* Work instructions
Copy only this: the line containing "if empty is", the line containing "before = set(bpy.data.objects)", and every line between them, exactly as written.

* Record set
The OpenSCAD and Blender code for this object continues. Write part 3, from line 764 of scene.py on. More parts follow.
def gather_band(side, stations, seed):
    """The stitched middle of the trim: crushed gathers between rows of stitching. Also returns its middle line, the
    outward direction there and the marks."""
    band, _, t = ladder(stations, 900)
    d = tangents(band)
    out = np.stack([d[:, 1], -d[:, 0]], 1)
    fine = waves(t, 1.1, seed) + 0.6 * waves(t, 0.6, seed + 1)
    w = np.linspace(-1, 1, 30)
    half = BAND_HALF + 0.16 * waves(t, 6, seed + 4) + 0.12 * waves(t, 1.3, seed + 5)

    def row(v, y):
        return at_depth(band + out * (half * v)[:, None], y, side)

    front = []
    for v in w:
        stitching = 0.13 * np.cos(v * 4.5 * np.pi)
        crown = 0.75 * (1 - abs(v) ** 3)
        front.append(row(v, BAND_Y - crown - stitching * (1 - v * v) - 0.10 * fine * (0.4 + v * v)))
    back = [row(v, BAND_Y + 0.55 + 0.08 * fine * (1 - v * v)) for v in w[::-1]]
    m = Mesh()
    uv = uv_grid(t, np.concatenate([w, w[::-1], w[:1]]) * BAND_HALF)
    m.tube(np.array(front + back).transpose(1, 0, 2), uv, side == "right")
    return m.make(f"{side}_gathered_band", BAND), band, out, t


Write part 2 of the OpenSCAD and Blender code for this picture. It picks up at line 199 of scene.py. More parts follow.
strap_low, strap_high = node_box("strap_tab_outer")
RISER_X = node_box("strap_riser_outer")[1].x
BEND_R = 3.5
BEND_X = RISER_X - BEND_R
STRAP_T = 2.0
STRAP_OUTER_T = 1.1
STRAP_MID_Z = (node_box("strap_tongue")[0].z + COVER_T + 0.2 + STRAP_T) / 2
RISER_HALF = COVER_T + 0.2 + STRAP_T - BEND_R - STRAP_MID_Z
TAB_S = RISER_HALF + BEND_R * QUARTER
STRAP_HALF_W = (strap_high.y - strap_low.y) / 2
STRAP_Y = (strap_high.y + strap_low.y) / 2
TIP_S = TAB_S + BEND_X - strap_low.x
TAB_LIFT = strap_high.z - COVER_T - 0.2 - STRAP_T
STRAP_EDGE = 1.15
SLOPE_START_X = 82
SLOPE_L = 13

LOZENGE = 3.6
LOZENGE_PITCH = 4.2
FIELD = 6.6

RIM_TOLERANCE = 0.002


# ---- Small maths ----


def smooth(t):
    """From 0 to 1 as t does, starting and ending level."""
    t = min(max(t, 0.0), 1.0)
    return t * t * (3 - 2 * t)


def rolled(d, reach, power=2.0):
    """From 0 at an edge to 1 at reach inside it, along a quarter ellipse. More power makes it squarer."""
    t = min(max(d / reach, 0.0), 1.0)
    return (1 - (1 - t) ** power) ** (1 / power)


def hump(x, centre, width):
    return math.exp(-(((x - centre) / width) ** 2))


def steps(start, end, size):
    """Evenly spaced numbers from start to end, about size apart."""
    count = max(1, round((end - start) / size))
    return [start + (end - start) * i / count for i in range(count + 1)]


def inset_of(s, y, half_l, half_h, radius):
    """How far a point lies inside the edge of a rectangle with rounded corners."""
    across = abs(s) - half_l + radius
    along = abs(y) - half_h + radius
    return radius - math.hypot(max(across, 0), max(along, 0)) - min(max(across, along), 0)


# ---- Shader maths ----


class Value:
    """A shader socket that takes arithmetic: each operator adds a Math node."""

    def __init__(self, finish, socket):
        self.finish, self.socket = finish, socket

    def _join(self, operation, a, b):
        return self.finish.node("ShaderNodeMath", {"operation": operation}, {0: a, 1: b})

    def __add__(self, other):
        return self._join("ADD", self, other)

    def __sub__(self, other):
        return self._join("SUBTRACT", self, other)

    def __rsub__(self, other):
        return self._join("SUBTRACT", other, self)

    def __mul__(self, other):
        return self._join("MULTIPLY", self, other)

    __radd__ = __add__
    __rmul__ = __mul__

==

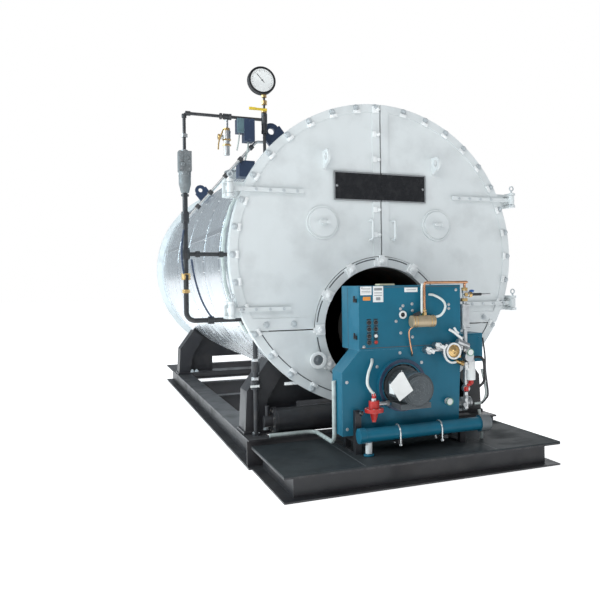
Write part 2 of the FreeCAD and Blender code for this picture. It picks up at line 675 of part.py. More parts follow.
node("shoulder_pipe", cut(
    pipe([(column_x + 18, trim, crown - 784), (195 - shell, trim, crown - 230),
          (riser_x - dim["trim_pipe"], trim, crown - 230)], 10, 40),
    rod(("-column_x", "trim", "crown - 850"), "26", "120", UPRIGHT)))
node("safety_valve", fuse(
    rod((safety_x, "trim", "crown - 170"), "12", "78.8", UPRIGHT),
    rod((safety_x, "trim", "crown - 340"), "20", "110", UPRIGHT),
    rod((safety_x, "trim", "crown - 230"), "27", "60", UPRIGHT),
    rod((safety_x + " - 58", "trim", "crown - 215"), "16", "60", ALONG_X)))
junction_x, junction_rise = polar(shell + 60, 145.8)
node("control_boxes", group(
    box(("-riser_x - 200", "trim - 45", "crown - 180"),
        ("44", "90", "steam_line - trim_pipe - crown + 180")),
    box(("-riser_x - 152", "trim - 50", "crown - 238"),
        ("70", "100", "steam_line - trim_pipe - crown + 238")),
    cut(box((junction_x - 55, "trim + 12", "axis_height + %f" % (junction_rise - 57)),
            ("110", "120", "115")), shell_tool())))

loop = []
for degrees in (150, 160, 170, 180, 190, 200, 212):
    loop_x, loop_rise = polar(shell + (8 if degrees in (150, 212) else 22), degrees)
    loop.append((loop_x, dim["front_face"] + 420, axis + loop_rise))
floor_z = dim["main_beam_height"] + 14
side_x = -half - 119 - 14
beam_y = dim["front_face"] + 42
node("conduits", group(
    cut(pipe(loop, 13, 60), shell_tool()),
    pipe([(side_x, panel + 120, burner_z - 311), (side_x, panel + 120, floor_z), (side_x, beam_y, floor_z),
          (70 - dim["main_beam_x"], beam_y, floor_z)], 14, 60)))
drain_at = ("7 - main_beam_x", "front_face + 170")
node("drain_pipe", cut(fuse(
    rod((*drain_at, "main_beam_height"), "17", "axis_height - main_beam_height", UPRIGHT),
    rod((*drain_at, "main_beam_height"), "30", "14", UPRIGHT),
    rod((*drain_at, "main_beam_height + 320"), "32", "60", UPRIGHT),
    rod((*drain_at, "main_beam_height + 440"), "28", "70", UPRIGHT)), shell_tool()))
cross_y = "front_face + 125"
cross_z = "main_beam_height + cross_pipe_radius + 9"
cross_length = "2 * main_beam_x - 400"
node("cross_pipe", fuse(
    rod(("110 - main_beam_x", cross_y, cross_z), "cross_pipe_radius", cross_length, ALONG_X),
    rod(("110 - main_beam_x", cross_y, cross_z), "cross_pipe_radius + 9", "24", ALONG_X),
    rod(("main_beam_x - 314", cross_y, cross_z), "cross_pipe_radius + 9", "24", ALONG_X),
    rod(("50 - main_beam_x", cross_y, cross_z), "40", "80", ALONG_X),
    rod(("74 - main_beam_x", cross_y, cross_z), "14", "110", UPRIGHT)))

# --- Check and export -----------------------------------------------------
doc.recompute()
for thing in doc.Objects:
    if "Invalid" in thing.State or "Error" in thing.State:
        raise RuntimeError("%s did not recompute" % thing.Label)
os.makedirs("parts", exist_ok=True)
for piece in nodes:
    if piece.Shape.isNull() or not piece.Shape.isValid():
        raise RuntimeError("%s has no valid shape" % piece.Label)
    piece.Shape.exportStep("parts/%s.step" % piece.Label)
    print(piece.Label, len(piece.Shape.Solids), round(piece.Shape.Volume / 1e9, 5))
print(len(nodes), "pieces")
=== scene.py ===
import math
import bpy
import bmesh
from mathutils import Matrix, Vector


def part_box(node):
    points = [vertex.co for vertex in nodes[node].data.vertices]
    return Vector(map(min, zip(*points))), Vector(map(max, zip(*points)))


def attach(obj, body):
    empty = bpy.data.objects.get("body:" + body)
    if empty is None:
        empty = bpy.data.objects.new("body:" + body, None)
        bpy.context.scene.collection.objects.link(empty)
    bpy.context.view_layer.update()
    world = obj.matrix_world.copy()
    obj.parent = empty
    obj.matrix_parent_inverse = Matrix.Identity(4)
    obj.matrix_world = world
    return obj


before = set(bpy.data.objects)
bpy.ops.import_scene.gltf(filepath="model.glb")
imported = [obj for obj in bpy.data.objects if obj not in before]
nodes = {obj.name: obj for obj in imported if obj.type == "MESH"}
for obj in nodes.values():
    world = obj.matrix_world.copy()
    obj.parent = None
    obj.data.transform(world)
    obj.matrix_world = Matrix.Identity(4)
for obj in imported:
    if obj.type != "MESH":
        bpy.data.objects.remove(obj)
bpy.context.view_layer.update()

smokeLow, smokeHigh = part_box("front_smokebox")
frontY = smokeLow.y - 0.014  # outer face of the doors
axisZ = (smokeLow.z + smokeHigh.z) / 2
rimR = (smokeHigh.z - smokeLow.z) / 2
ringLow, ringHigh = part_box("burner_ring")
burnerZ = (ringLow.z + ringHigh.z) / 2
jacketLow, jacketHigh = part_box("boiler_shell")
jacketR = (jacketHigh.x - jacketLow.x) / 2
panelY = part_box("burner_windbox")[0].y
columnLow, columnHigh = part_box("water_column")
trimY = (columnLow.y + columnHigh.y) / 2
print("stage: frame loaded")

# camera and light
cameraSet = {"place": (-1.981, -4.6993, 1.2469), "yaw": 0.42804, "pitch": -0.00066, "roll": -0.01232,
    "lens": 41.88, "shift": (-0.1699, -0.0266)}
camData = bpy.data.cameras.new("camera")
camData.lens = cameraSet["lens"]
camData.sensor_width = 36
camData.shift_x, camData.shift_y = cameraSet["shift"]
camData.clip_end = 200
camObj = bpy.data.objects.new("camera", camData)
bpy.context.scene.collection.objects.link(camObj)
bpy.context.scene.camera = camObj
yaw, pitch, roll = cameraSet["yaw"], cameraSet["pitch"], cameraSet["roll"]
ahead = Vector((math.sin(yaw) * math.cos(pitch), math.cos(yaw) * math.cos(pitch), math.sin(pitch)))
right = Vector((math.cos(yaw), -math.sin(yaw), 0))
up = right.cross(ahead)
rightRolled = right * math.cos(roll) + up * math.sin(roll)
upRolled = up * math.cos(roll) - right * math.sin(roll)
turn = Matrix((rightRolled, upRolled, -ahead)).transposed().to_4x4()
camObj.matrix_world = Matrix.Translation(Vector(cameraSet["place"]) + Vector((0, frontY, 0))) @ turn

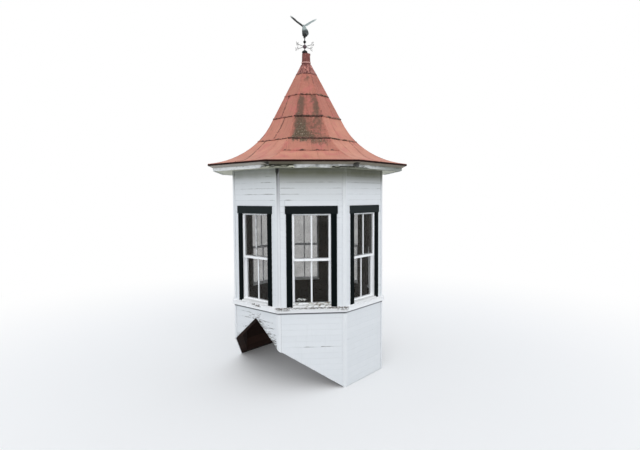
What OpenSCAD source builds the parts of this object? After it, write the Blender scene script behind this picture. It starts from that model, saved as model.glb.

...

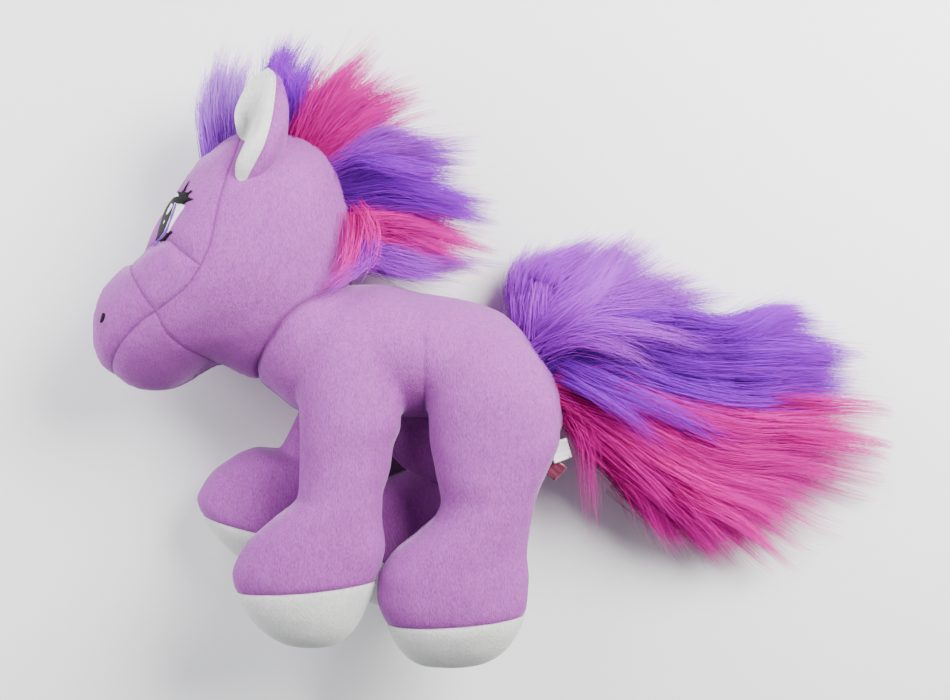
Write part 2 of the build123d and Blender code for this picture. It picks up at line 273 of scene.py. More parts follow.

* Solution for this task
    if empty is None:
        empty = bpy.data.objects.new("body:" + body, None)
        bpy.context.scene.collection.objects.link(empty)
    bpy.context.view_layer.update()
    world = obj.matrix_world.copy()
    obj.parent = empty
    obj.matrix_parent_inverse = Matrix.Identity(4)
    obj.matrix_world = world
    return obj


before = set(bpy.data.objects)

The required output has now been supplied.